How do you spell inauguration, anyway?

I’m listening to a story on NPR right now about the inauguration of W., an event I will thankfully be missing because I teach today, and an event I find particularly depressing.

I don’t subscribe to the various conspiracy theories about the 2004 election that are out there. However, you don’t have to be a political nutjob to think there was some funny business with the last election. In the January 2005 edition of Harper’s Magazine, editor Lewis H. Lapham has a compelling “Notebook” essay about some of these things. Just to mention a few:

  • In one county in Ohio where there were only 638 registered voters, there were 4,258 votes for Bush.
  • The private company that processed about a third of the votes cast in the last election, Diebold, is run by very vocal right wingers.
  • In three states that relied mostly on paper ballots, the exit polls (the ones that had Kerry ahead– remember all of that stuff?) corresponded to the final tally. In six states that relied extensively on electronic ballots– including Ohio and Florida– the exit polls, which had favored Kerry, were oddly wrong. Bush won those states.

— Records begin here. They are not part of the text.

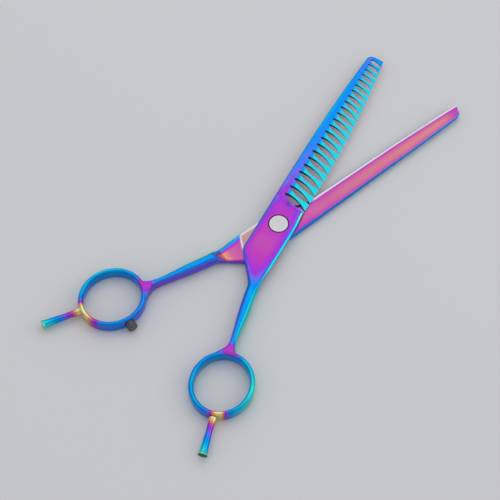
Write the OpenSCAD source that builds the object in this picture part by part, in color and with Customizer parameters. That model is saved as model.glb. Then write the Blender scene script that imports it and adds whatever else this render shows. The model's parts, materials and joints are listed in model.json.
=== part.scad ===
// Thinning shears: a toothed half and a plain half that turn on a tension pivot.
// Each half is drawn in its own frame: u runs from the pivot to the blade tip, v towards the
// spine, w towards the half's outer face, with w = 0 on the plane where the two halves slide.
// The assembly frame has its origin on the pivot axis at the surface the shears lie on.
// +X lies midway between the two blades, +Z points up out of the toothed half's outer face.

/* [Pose] */
// Angle between the two blades as the shears lie at rest, degrees
open_angle = 24; // [6:1:60]

/* [Blades] */
// Distance from the pivot to the tip of the toothed blade
toothed_reach = 92.4; // [86:0.2:98]
// Distance from the pivot to the tip of the plain blade
plain_reach = 94.6; // [86:0.2:98]
// Thickness of each half around the pivot
pivot_thickness = 2.3; // [2:0.1:2.6]
// Thickness of the blades at their tips
tip_thickness = 1.3; // [1:0.1:1.6]
// Clearance between each half and the plane where they slide
slide_gap = 0.05; // [0.03:0.01:0.1]

/* [Teeth] */
// Number of slots between the teeth
slot_count = 23; // [16:1:23]
// Distance between neighbouring slots at the tip
tip_pitch = 2.85; // [2.6:0.05:2.9]
// Distance between neighbouring slots at the pivot end
heel_pitch = 4.1; // [3.6:0.05:4.15]
// Lean of the slots back towards the pivot, degrees
slot_lean = 17; // [10:1:20]
// Widest part of a slot as a share of the distance between slots
slot_share = 0.7; // [0.4:0.05:0.75]
// Width of the gap between two tooth tips
slot_mouth = 0.5; // [0.3:0.05:0.7]
// Thickness of the tooth tips
tooth_tip_thickness = 0.7; // [0.5:0.1:1]

/* [Handles] */
// Long inner radius of a finger ring
ring_long = 11.5; // [10:0.05:12]
// Short inner radius of a finger ring
ring_short = 10.45; // [9.5:0.05:11]
// Width of the ring's bar, seen from above
bar_width = 2.1; // [2:0.1:2.6]
// Height of the rings, which is the height of the shears
ring_height = 5.4; // [5:0.1:6]

/* [Finger rests and bumper] */
// Length of a finger rest outside its ring
rest_length = 15.7; // [10:0.1:18]
// Radius of a finger rest's end flange
rest_flange_r = 1.95; // [1.8:0.05:2.2]
// Radius of the rubber bumper
bumper_r = 2; // [1.6:0.1:2.2]
// Length of the bumper outside its ring
bumper_length = 3.1; // [2.6:0.1:3.4]

/* [Pivot] */
// Radius of the flat head of the pivot stud
head_r = 3.85; // [3.5:0.05:4.2]
// Thickness of the head
head_thickness = 0.9; // [0.8:0.05:1]
// Radius of the stud's smooth barrel
barrel_r = 2; // [1.8:0.05:2.2]
// Radius of the stud's threaded end
thread_r = 1.5; // [1.3:0.05:1.6]
// Radial clearance of the turning fits
running_clearance = 0.03; // [0.02:0.01:0.05]

/* [Hidden] */
$fn = 64;

// Heights
half_height = ring_height / 2;
recess_gap = 0.25;
head_proud = 0.1;
head_seat_w = pivot_thickness + head_proud - head_thickness;

// Outline of the ricasso, the thick flat part around the pivot
edge_v = -6.8;
spine_v = 7.5;
heel_u = -16.8;
bevel_width = 0.9;
bevel_drop = 0.6;
inner_bevel = 0.12;
bevel_round = 0.3;

// Finger rings
ring_u = -71.5;
ring_v = -13.65;
ring_turn = 6.4;
bar_round_v = 0.95;
bar_round_w = 1.25;
ring_steps = 48;

// Finger rests: each screws into the back of its ring, in line with the ring's centre
rest_turn = 180 + 14.7;
rest_seat = ring_long + bar_width - 0.25;
rest_thread_r = 1;
rest_thread_length = 1.8;
rest_socket_r = rest_thread_r + running_clearance;

// Bumper: plugs into the side of the plain half's ring that faces the other ring
bumper_turn = 93;
bumper_seat = ring_short + bar_width - 0.25;
bumper_stem_r = 0.7;
bumper_stem_length = 1.5;

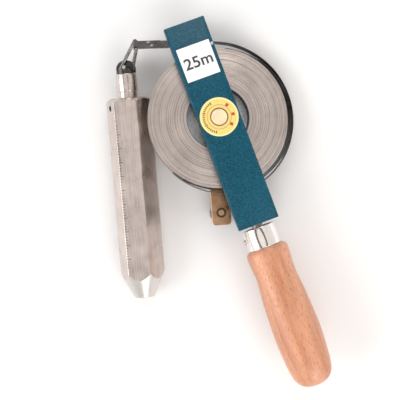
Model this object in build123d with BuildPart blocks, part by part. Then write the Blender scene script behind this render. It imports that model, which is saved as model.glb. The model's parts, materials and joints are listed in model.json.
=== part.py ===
from build123d import *
import os
from math import atan2, cos, degrees, radians, sin

# Dip tape: a 25 m steel tape on a hand-cranked reel, with a plumb bob on its end.
# It lies on a table as it is put down: the reel leans on its crank knob, on the low
# side of its frame and on its coil, and the bob lies on one of its six facets.
#
# Millimetres. The reel is built flat in its own frame: the axle is Z, the front is +Z,
# and the handle points along -Y. REEL then lays it down.
# The bob is built upright: its axis is Z, its tip's flat end is at Z = 0.
# The row's frame is: +Z up, the table at Z = 0, the handle towards -Y.

# ---- driving dimensions -------------------------------------------------------------

# frame
SHEET = 1.2             # cheek metal
CHEEK_W = 30.0          # front cheek, across
CHEEK_TOP = 70.7        # from the axle to the cheek's free end
CHEEK_END = 80.2        # from the axle to the handle end
FLANGE = 6.0            # depth of the cheeks' side flanges, outside
HALF = 12.0             # from the reel's middle plane to a cheek's outer face
STRAP_W = 16.0          # rear cheek, across
STRAP_T = 2.0           # rear cheek, a flat bar
BEND = 1.4              # outside radius of the cheeks' bends

# tape and drum
TAPE_W = 10.0
TAPE_T = 0.5            # the lead's thickness, thick enough to stand as a solid
COIL_R = 49.8
DRUM_R = 24.8
HUB_R = 22.1
PLATE_T = 1.2
AXLE_R = 5.6
SHAFT_R = 7.0
RUN = 0.05              # radial clearance of every running fit

# crank
CRANK_R = 67.0          # axle to knob spindle
CRANK_ANGLE = 17.0      # from -Y towards -X
ARM_W = 14.0
ARM_T = 2.2
ARM_GAP = 0.8
ARM_OVER = 9.0          # arm beyond the spindle
KNOB_R = 7.5
KNOB_H = 10.75

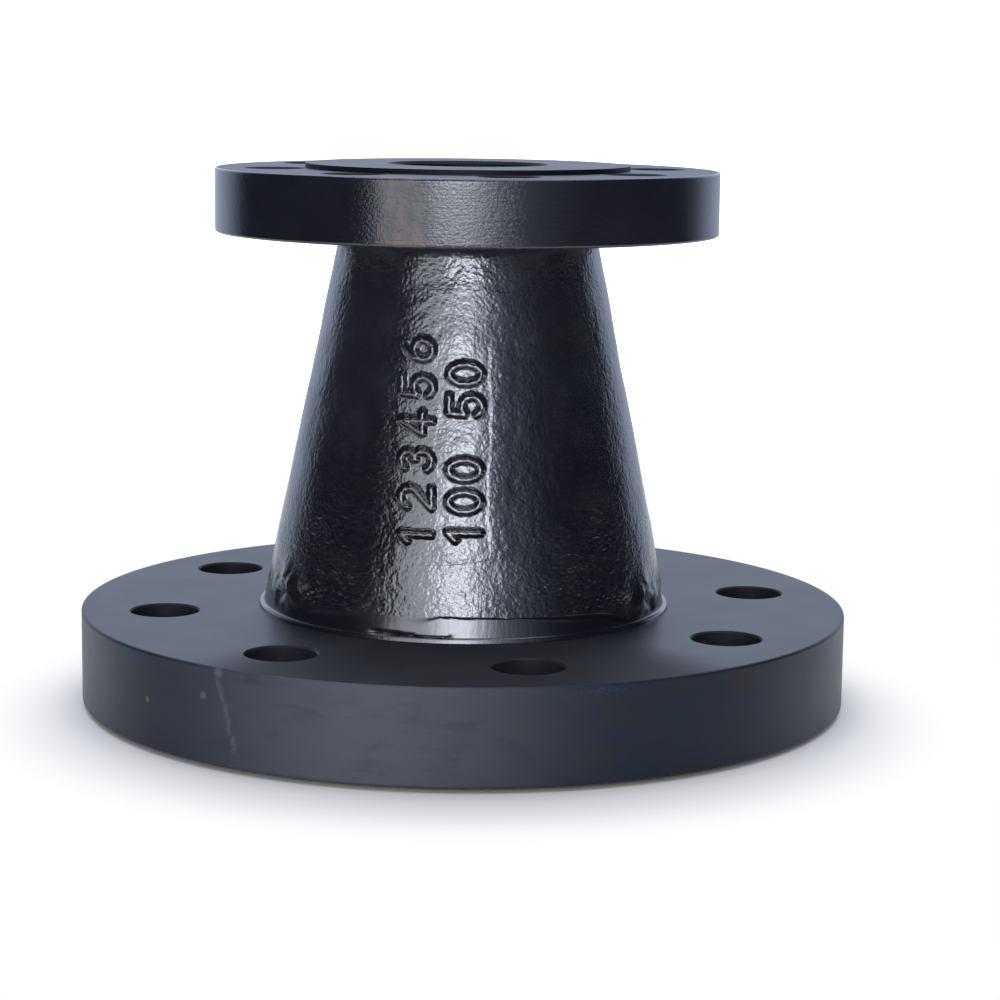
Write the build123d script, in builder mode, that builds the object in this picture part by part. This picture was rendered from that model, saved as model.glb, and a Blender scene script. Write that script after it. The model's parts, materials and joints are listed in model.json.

Check the piece out– interesting stuff, and not as crazy as the stuff on the ‘net.

Anyway, I am not much of a person to “protest” per se. I find rallies for various things like that kind of boring, and I have never made an effort to go to a state or national protest. But when I hear about the way that folks trying to protest this inauguration are being repressed in the name of “national security,” it makes me wish I had decided to find a way to D.C. today. I agree that there are legitimate security concerns– there always are. But not allowing protesters to have sticks to hold up signs and confining them to a small area has nothing to do with security and everyone knows it. Remember, Bush et al wanted people who attended their rallies during the election to sign loyalty oaths. Now these same people have essentially demanded a sort of loyalty oath by default from the tens of thousands of people lining the parade route, the tens of thousands of people attending a public event.

What loyalty oath will we be asked to sign next?

For me, there’s only one bright side to all this. With some confidence, I predict that Bush and the rest of the Republicans will either merely “over-reach” in some sort of political move (social security “reform” will be their first opportunity to do so), or they will out-and-out screw-up something that directly affects millions of Americans in a numbingly major way. I don’t know exactly what it’s going to be– maybe the war, the economy, maybe some something about terrorism– but I do feel pretty confident that this over-reach or screw-up will happen.

Or let me put it to you this way: had 9/11 not happened, had there not been this rallying around Bush for the sake of national unity, there is no way we’d be celebrating/mourning the second inauguration of GW Bush. Unless we have another 9/11 sort of event (and obviously, nobody wants that), my prediction is W. will leave office in disgrace and hopefully take his Republican congress with him. Perhaps this is wishful thinking, but I prefer to think of it as a hopeful prediction.